** TASK DESCRIPTION **
Go through the lines below. Copy those with "joints".

** DATA EXCERPT **
- - - -

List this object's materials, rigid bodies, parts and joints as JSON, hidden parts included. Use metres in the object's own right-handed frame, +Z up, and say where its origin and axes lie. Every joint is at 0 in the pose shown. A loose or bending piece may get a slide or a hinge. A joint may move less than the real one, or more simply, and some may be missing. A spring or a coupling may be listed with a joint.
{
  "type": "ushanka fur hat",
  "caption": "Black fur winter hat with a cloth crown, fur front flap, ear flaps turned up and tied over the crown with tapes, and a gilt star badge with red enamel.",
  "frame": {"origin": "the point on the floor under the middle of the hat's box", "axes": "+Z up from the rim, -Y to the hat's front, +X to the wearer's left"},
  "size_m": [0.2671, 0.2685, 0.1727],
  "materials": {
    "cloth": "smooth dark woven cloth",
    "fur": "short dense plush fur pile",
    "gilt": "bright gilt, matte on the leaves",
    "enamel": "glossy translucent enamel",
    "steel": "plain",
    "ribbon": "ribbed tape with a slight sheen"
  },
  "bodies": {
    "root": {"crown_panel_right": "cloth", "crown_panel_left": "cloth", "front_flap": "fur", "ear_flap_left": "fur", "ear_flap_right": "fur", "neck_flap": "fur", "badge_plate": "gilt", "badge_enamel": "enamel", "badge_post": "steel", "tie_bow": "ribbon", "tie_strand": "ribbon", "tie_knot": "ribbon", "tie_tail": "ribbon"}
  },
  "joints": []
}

- - - -

** WRITTEN RESPONSE **
List this object's materials, rigid bodies, parts and joints as JSON, hidden parts included. Use metres in the object's own right-handed frame, +Z up, and say where its origin and axes lie. Every joint is at 0 in the pose shown. A loose or bending piece may get a slide or a hinge. A joint may move less than the real one, or more simply, and some may be missing. A spring or a coupling may be listed with a joint.
  "joints": []